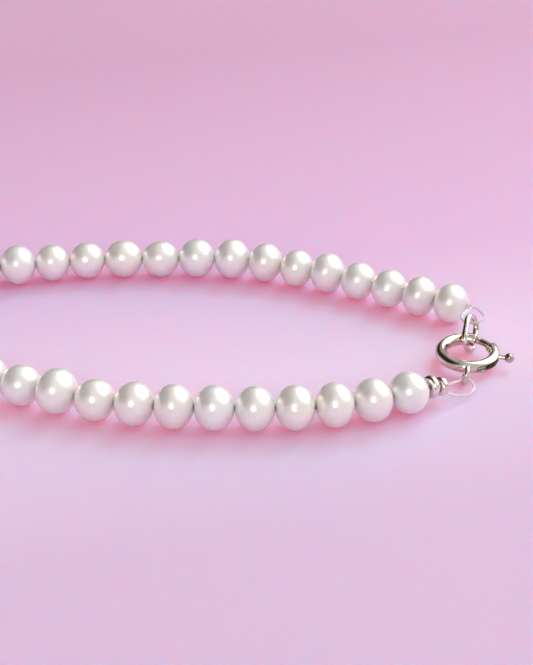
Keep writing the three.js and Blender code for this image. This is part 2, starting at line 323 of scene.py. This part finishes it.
def nacre(name, light, deep):
    """White nacre: a soft lustre under a clear skin, with faint clouding and a fine uneven surface."""
    material, tree, shader = material_nodes(name)
    clouds = colour_ramp(tree, noise_texture(tree, 420, 3), [(0.3, deep), (0.7, light)])
    tree.links.new(clouds, shader.inputs["Base Color"])
    vary_roughness(tree, shader, noise_texture(tree, 900), 0.26, 0.36)
    add_bump(tree, shader, noise_texture(tree, 1100, 3), 0.00001, 0.5)
    set_shader(shader, {
        "Metallic": 0.34,
        "IOR": 1.6,
        "Subsurface Weight": 0.8,
        "Subsurface Radius": (1.0, 0.75, 0.65),
        "Subsurface Scale": 0.004,
        "Coat Weight": 0.7,
        "Coat Roughness": 0.14,
        "Coat IOR": 1.55,
    })
    return material


def polished_metal(name, light, deep, roughness, dent):
    """Plated metal: mirror bright, with faint wear marks, dents and a slight tarnish."""
    material, tree, shader = material_nodes(name)
    tarnish = colour_ramp(tree, noise_texture(tree, 700, 4, 0.6), [(0.35, deep), (0.6, light)])
    tree.links.new(tarnish, shader.inputs["Base Color"])
    vary_roughness(tree, shader, noise_texture(tree, 2400, 5, 0.65), roughness * 0.6, roughness * 1.5)
    add_bump(tree, shader, noise_texture(tree, 1500, 3), dent, 0.5)
    set_shader(shader, {"Metallic": 1.0})
    return material


def clear_line(name):
    """Clear nylon line."""
    material, tree, shader = material_nodes(name)
    haze = noise_texture(tree, 1800, 3)
    tint = colour_ramp(tree, haze, [(0.3, (0.86, 0.78, 0.84)), (0.7, (0.95, 0.91, 0.94))])
    tree.links.new(tint, shader.inputs["Base Color"])
    vary_roughness(tree, shader, haze, 0.05, 0.14)
    set_shader(shader, {"Transmission Weight": 0.45, "IOR": 1.5})
    return material


def painted_shade_floor_material(name):
    """A pale pink floor with painted shade: darker at the front edge, and darkening and deepening towards
    the back left where the light falls off; light spreads in it, so its shadows turn warm.
    """
    material, tree, shader = material_nodes(name)
    # Painted shade: the colour ramp darkens the floor towards the back left, where the light falls off,
    # and leaves a darker strip at the front edge
    back = along_direction(tree, "Object", (-0.25, 0.97, 0), -0.04, 0.11)
    colour = colour_ramp(tree, back, [
        (0.0, (0.7, 0.51, 0.72)),
        (0.2, (0.81, 0.6, 0.81)),
        (0.4, (0.72, 0.46, 0.71)),
        (1.0, (0.6, 0.34, 0.53)),
    ])
    tree.links.new(colour, shader.inputs["Base Color"])
    set_shader(shader, {
        "Roughness": 0.8,
        "Specular IOR Level": 0.2,
        "Subsurface Weight": 0.9,
        "Subsurface Radius": (0.4, 0.025, 0.018),
        "Subsurface Scale": 0.2,
    })
    return material


NACRES = [
    nacre("nacre_white", (0.93, 0.9, 0.86), (0.88, 0.84, 0.8)),
    nacre("nacre_cream", (0.93, 0.89, 0.83), (0.88, 0.83, 0.77)),
    nacre("nacre_rose", (0.93, 0.87, 0.84), (0.88, 0.81, 0.78)),
    nacre("nacre_silver", (0.91, 0.89, 0.87), (0.86, 0.84, 0.82)),
]
PLATED = polished_metal("plated_metal", (0.8, 0.76, 0.69), (0.54, 0.47, 0.38), 0.1, 0.00002)
BRIGHT = polished_metal("bright_metal", (0.87, 0.84, 0.79), (0.62, 0.54, 0.45), 0.07, 0.00002)
WORN = polished_metal("worn_metal", (0.6, 0.56, 0.51), (0.18, 0.14, 0.1), 0.2, 0.00014)
LINE = clear_line("clear_nylon")


# Pearls

def pearl_profile(radius, half, bore):
    """From one bore mouth over the outside to the other and back through the bore, with rounded lips."""
    mouth = math.acos((bore + LIP_RADIUS) / radius)
    outside = []
    for step in range(PEARL_ARC_STEPS + 1):
        angle = -mouth + 2 * mouth * step / PEARL_ARC_STEPS
        outside.append((radius * math.cos(angle), half * math.sin(angle)))
    edge = half * math.sin(mouth)
    lip = []
    for step in range(1, LIP_STEPS + 1):
        turn = math.pi / 2 * step / LIP_STEPS
        lip.append((bore + LIP_RADIUS * (1 - math.sin(turn)), edge - LIP_RADIUS * (1 - math.cos(turn))))
    deep = edge - LIP_RADIUS
    wall = [(bore, deep * share) for share in (0.5, 0, -0.5)]
    return outside + lip + wall + [(r, -h) for r, h in reversed(lip)]


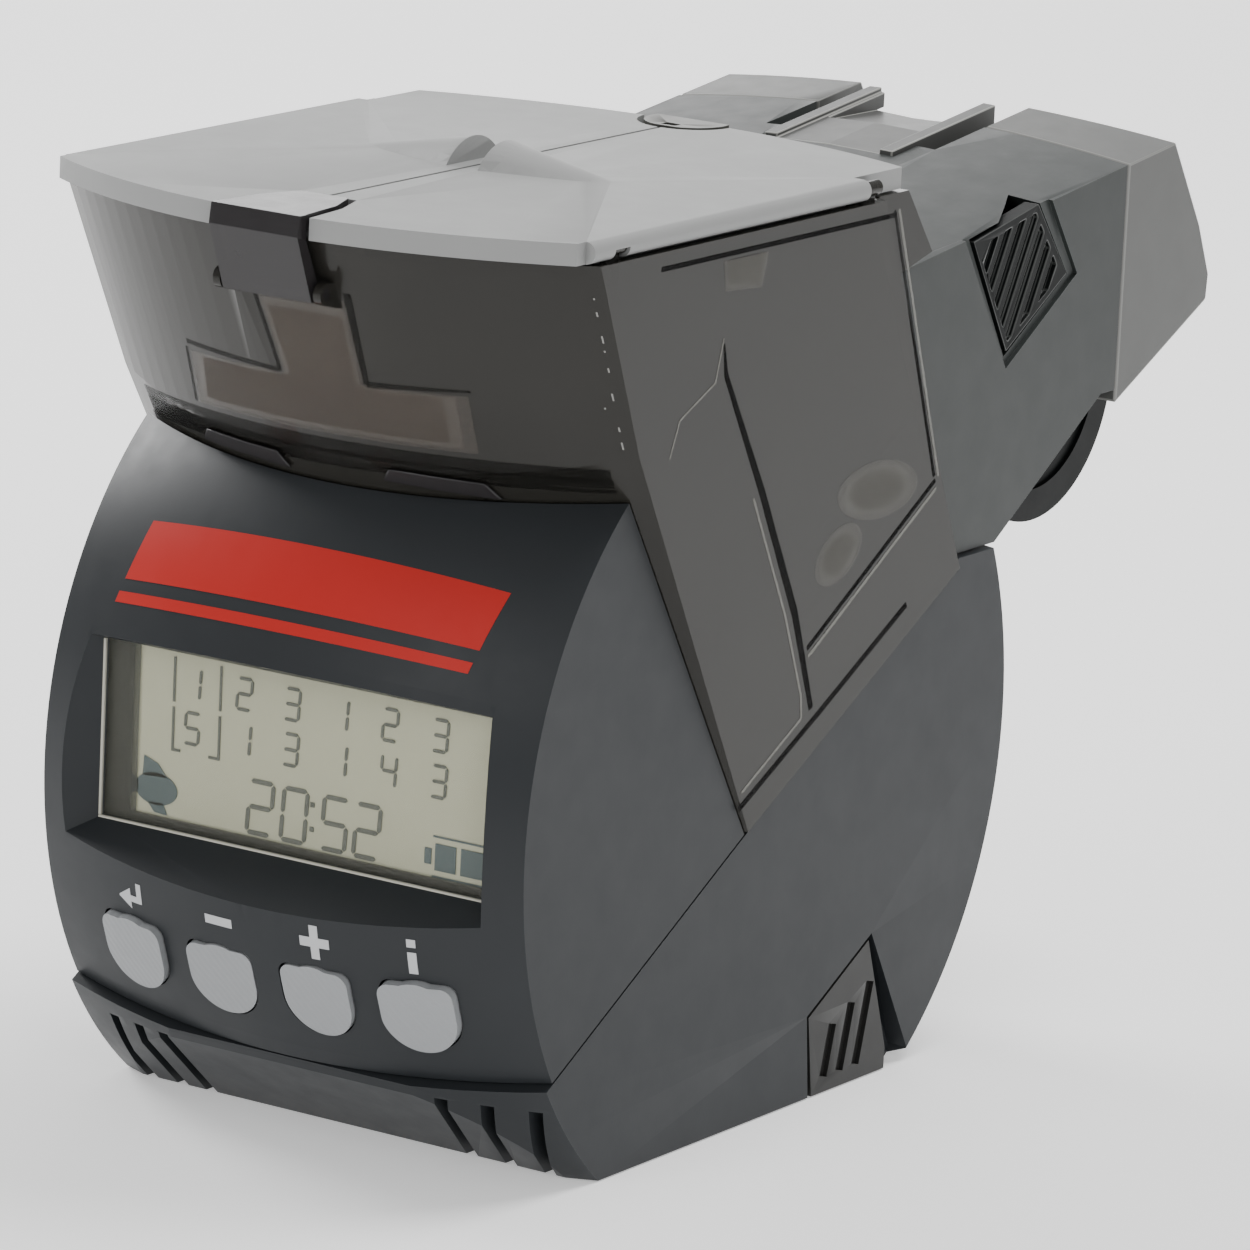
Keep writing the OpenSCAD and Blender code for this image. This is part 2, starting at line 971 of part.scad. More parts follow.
// ---------- clips ----------

module front_clip() {
    color([0.33, 0.32, 0.31, 0.8])
    difference() {
        union() {
            // Leaf that hangs over the front wall
            along_x(-7.2, 7.2)
                polygon([
                    [-70.9, 131.8], [-69.3, 131.8], [-69.3, 128.4],
                    [-65.2, 119.8], [-67.6, 119.8], [-71.3, 129]
                ]);
            // Pivot at its foot
            translate([0, front_clip_y, front_clip_z])
                rod_x(0.8, -8.6, 8.6);
            // Top that reaches back between the lids
            translate([0, 0, 129.6])
                linear_extrude(2.2)
                    polygon([[-7.2, -70.4], [7.2, -70.4], [6, -61], [3.8, -55.4], [-3.8, -55.4], [-6, -61]]);
        }
        translate([-4, -66.5, 129])
            cube([8, 7, 1.6]);
    }
}

module rear_clip() {
    color([0.5, 0.5, 0.48, 0.8])
    difference() {
        union() {
            along_x(-3.8, 3.8)
                polygon([
                    [26.6, 131.6], [28.8, 131.6], [28.8, 129.2],
                    [31.9, 121.6], [31, 120.6], [29.6, 121], [25.7, 128.4]
                ]);
            // Pivot at its foot
            translate([0, clip_y, clip_z])
                rod_x(0.9, -8.4, 8.4);
            // Round tab in the lids' rear recess
            intersection() {
                translate([0, 31.5, 130])
                    cylinder(r = 6.2, h = 1.6);
                translate([-8, 25.6, 129])
                    cube([16, 7.4, 4]);
            }
        }
        translate([-1.2, 26.4, 128])
            cube([2.4, 1.6, 8]);
    }
}

// ---------- rear housing ----------

// Side profile of the rear housing and cap together, inset by t
module rear_profile(t) {
    polygon([
        [30, 72.8 + t], [57 - 0.3 * t, 72.8 + t], [84.8 - 0.5 * t, 90.4 + t],
        [cap_y + 2, 90.4 + t], [cap_y + 2, 140], [10, 140]
    ]);
}

// Crowned roof: everything under a wide arc that rises to the back, inset by t
module under_roof(t) {
    translate([0, top_y, top_z])
        rotate([top_rise, 0, 0])
            translate([0, -60, -sqrt(crown_r * crown_r - rear_w * rear_w)])
                rotate([-90, 0, 0])
                    cylinder(r = crown_r - t, h = 170);
}

// Everything behind the hopper's rear wall, less gap
module behind_rear(gap) {
    bowed_post(rear_low_y, rear_low_z, rear_tilt, rear_r, mid_w, -gap, -1);
}

// Well for the latch tongue, wider beside its free part and open to the back
module latch_well() {
    difference() {
        union() {
            translate([-11.5, latch_y - 0.4, 110])
                cube([23, 60, 30]);
            translate([-14.6, latch_y + 6, 110])
                cube([29.2, 60, 30]);
        }
        under_roof(5.4);
    }
}

// Floor under the latch tongue
module well_floor() {
    intersection() {
        translate([-16.6, latch_y - 2.4, 110])
            cube([33.2, 60, 30]);
        difference() {
            under_roof(1);
            under_roof(7);
        }
    }
}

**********

Quote all of the entries exactly as they appear.

* _The response_
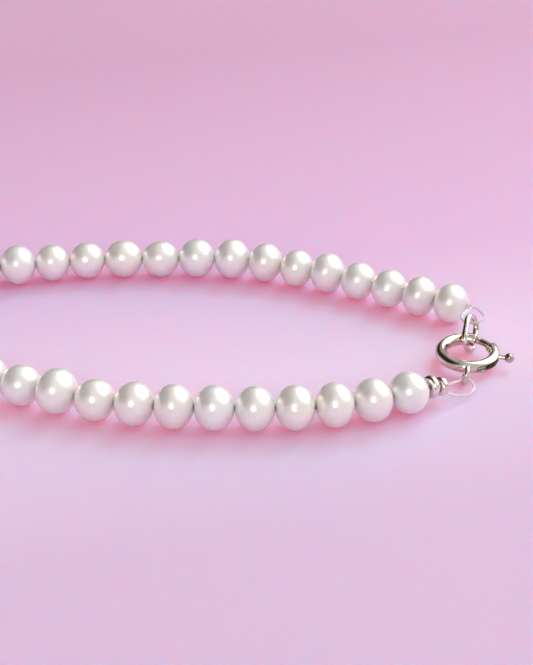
Keep writing the three.js and Blender code for this image. This is part 2, starting at line 323 of scene.py. This part finishes it.
def nacre(name, light, deep):
    """White nacre: a soft lustre under a clear skin, with faint clouding and a fine uneven surface."""
    material, tree, shader = material_nodes(name)
    clouds = colour_ramp(tree, noise_texture(tree, 420, 3), [(0.3, deep), (0.7, light)])
    tree.links.new(clouds, shader.inputs["Base Color"])
    vary_roughness(tree, shader, noise_texture(tree, 900), 0.26, 0.36)
    add_bump(tree, shader, noise_texture(tree, 1100, 3), 0.00001, 0.5)
    set_shader(shader, {
        "Metallic": 0.34,
        "IOR": 1.6,
        "Subsurface Weight": 0.8,
        "Subsurface Radius": (1.0, 0.75, 0.65),
        "Subsurface Scale": 0.004,
        "Coat Weight": 0.7,
        "Coat Roughness": 0.14,
        "Coat IOR": 1.55,
    })
    return material


def polished_metal(name, light, deep, roughness, dent):
    """Plated metal: mirror bright, with faint wear marks, dents and a slight tarnish."""
    material, tree, shader = material_nodes(name)
    tarnish = colour_ramp(tree, noise_texture(tree, 700, 4, 0.6), [(0.35, deep), (0.6, light)])
    tree.links.new(tarnish, shader.inputs["Base Color"])
    vary_roughness(tree, shader, noise_texture(tree, 2400, 5, 0.65), roughness * 0.6, roughness * 1.5)
    add_bump(tree, shader, noise_texture(tree, 1500, 3), dent, 0.5)
    set_shader(shader, {"Metallic": 1.0})
    return material


def clear_line(name):
    """Clear nylon line."""
    material, tree, shader = material_nodes(name)
    haze = noise_texture(tree, 1800, 3)
    tint = colour_ramp(tree, haze, [(0.3, (0.86, 0.78, 0.84)), (0.7, (0.95, 0.91, 0.94))])
    tree.links.new(tint, shader.inputs["Base Color"])
    vary_roughness(tree, shader, haze, 0.05, 0.14)
    set_shader(shader, {"Transmission Weight": 0.45, "IOR": 1.5})
    return material


def painted_shade_floor_material(name):
    """A pale pink floor with painted shade: darker at the front edge, and darkening and deepening towards
    the back left where the light falls off; light spreads in it, so its shadows turn warm.
    """
    material, tree, shader = material_nodes(name)
    # Painted shade: the colour ramp darkens the floor towards the back left, where the light falls off,
    # and leaves a darker strip at the front edge
    back = along_direction(tree, "Object", (-0.25, 0.97, 0), -0.04, 0.11)
    colour = colour_ramp(tree, back, [
        (0.0, (0.7, 0.51, 0.72)),
        (0.2, (0.81, 0.6, 0.81)),
        (0.4, (0.72, 0.46, 0.71)),
        (1.0, (0.6, 0.34, 0.53)),
    ])
    tree.links.new(colour, shader.inputs["Base Color"])
    set_shader(shader, {
        "Roughness": 0.8,
        "Specular IOR Level": 0.2,
        "Subsurface Weight": 0.9,
        "Subsurface Radius": (0.4, 0.025, 0.018),
        "Subsurface Scale": 0.2,
    })
    return material


NACRES = [
    nacre("nacre_white", (0.93, 0.9, 0.86), (0.88, 0.84, 0.8)),
    nacre("nacre_cream", (0.93, 0.89, 0.83), (0.88, 0.83, 0.77)),
    nacre("nacre_rose", (0.93, 0.87, 0.84), (0.88, 0.81, 0.78)),
    nacre("nacre_silver", (0.91, 0.89, 0.87), (0.86, 0.84, 0.82)),
]
PLATED = polished_metal("plated_metal", (0.8, 0.76, 0.69), (0.54, 0.47, 0.38), 0.1, 0.00002)
BRIGHT = polished_metal("bright_metal", (0.87, 0.84, 0.79), (0.62, 0.54, 0.45), 0.07, 0.00002)
WORN = polished_metal("worn_metal", (0.6, 0.56, 0.51), (0.18, 0.14, 0.1), 0.2, 0.00014)
LINE = clear_line("clear_nylon")


# Pearls

def pearl_profile(radius, half, bore):
    """From one bore mouth over the outside to the other and back through the bore, with rounded lips."""
    mouth = math.acos((bore + LIP_RADIUS) / radius)
    outside = []
    for step in range(PEARL_ARC_STEPS + 1):
        angle = -mouth + 2 * mouth * step / PEARL_ARC_STEPS
        outside.append((radius * math.cos(angle), half * math.sin(angle)))
    edge = half * math.sin(mouth)
    lip = []
    for step in range(1, LIP_STEPS + 1):
        turn = math.pi / 2 * step / LIP_STEPS
        lip.append((bore + LIP_RADIUS * (1 - math.sin(turn)), edge - LIP_RADIUS * (1 - math.cos(turn))))
    deep = edge - LIP_RADIUS
    wall = [(bore, deep * share) for share in (0.5, 0, -0.5)]
    return outside + lip + wall + [(r, -h) for r, h in reversed(lip)]


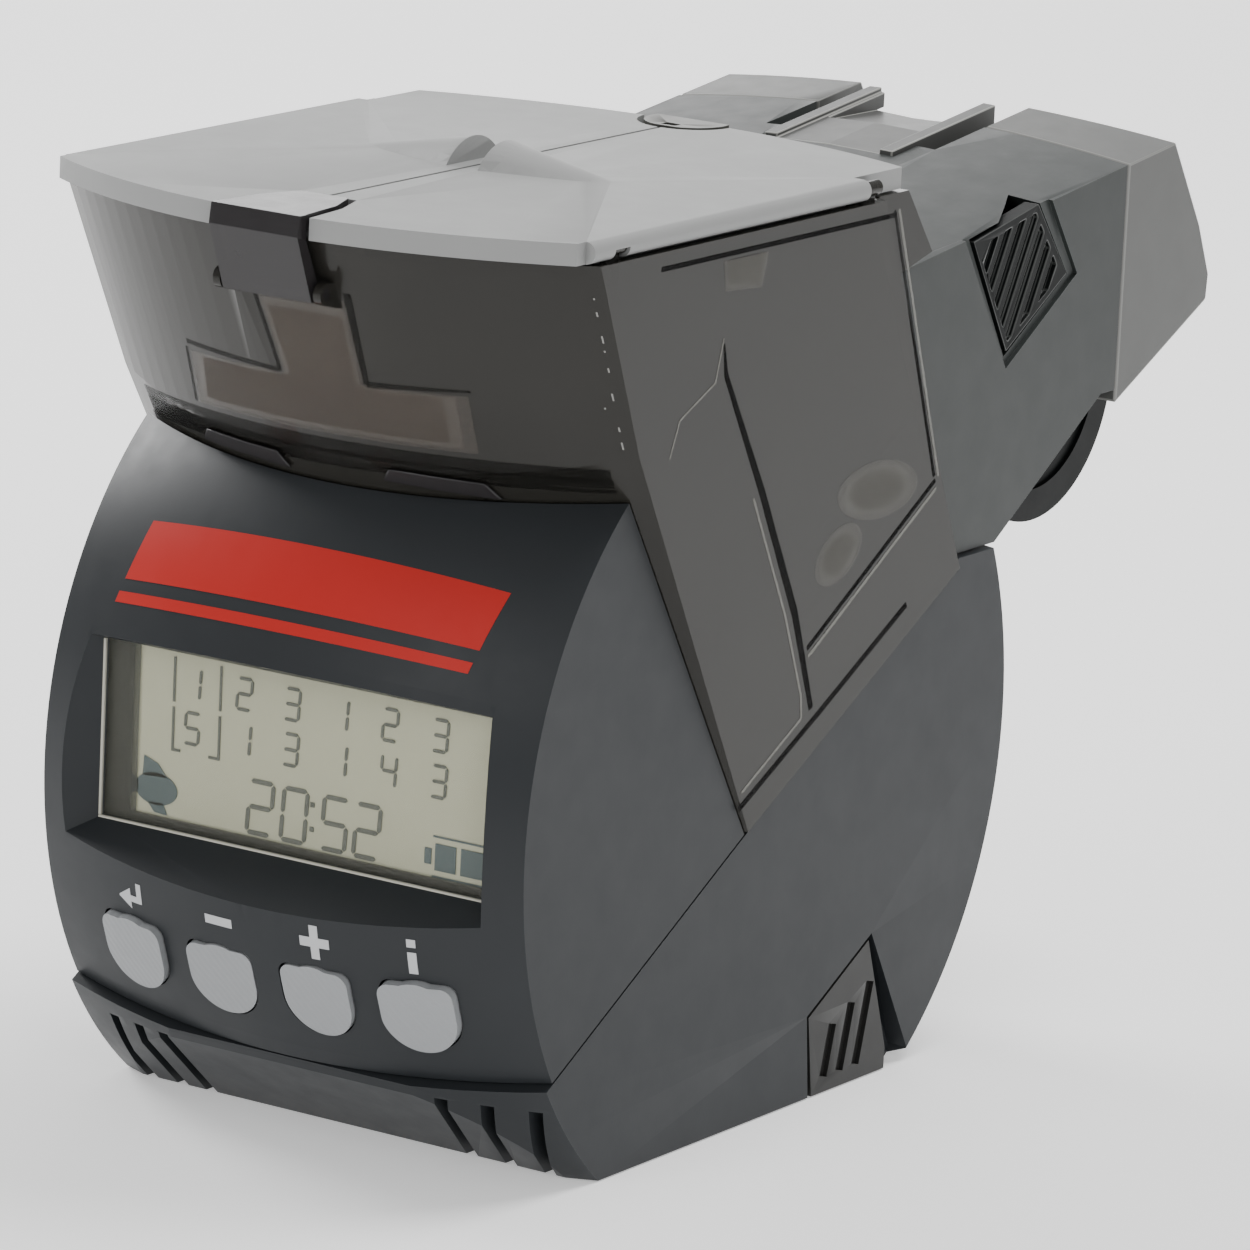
Keep writing the OpenSCAD and Blender code for this image. This is part 2, starting at line 971 of part.scad. More parts follow.
// ---------- clips ----------

module front_clip() {
    color([0.33, 0.32, 0.31, 0.8])
    difference() {
        union() {
            // Leaf that hangs over the front wall
            along_x(-7.2, 7.2)
                polygon([
                    [-70.9, 131.8], [-69.3, 131.8], [-69.3, 128.4],
                    [-65.2, 119.8], [-67.6, 119.8], [-71.3, 129]
                ]);
            // Pivot at its foot
            translate([0, front_clip_y, front_clip_z])
                rod_x(0.8, -8.6, 8.6);
            // Top that reaches back between the lids
            translate([0, 0, 129.6])
                linear_extrude(2.2)
                    polygon([[-7.2, -70.4], [7.2, -70.4], [6, -61], [3.8, -55.4], [-3.8, -55.4], [-6, -61]]);
        }
        translate([-4, -66.5, 129])
            cube([8, 7, 1.6]);
    }
}

module rear_clip() {
    color([0.5, 0.5, 0.48, 0.8])
    difference() {
        union() {
            along_x(-3.8, 3.8)
                polygon([
                    [26.6, 131.6], [28.8, 131.6], [28.8, 129.2],
                    [31.9, 121.6], [31, 120.6], [29.6, 121], [25.7, 128.4]
                ]);
            // Pivot at its foot
            translate([0, clip_y, clip_z])
                rod_x(0.9, -8.4, 8.4);
            // Round tab in the lids' rear recess
            intersection() {
                translate([0, 31.5, 130])
                    cylinder(r = 6.2, h = 1.6);
                translate([-8, 25.6, 129])
                    cube([16, 7.4, 4]);
            }
        }
        translate([-1.2, 26.4, 128])
            cube([2.4, 1.6, 8]);
    }
}

// ---------- rear housing ----------

// Side profile of the rear housing and cap together, inset by t
module rear_profile(t) {
    polygon([
        [30, 72.8 + t], [57 - 0.3 * t, 72.8 + t], [84.8 - 0.5 * t, 90.4 + t],
        [cap_y + 2, 90.4 + t], [cap_y + 2, 140], [10, 140]
    ]);
}

// Crowned roof: everything under a wide arc that rises to the back, inset by t
module under_roof(t) {
    translate([0, top_y, top_z])
        rotate([top_rise, 0, 0])
            translate([0, -60, -sqrt(crown_r * crown_r - rear_w * rear_w)])
                rotate([-90, 0, 0])
                    cylinder(r = crown_r - t, h = 170);
}

// Everything behind the hopper's rear wall, less gap
module behind_rear(gap) {
    bowed_post(rear_low_y, rear_low_z, rear_tilt, rear_r, mid_w, -gap, -1);
}

// Well for the latch tongue, wider beside its free part and open to the back
module latch_well() {
    difference() {
        union() {
            translate([-11.5, latch_y - 0.4, 110])
                cube([23, 60, 30]);
            translate([-14.6, latch_y + 6, 110])
                cube([29.2, 60, 30]);
        }
        under_roof(5.4);
    }
}

// Floor under the latch tongue
module well_floor() {
    intersection() {
        translate([-16.6, latch_y - 2.4, 110])
            cube([33.2, 60, 30]);
        difference() {
            under_roof(1);
            under_roof(7);
        }
    }
}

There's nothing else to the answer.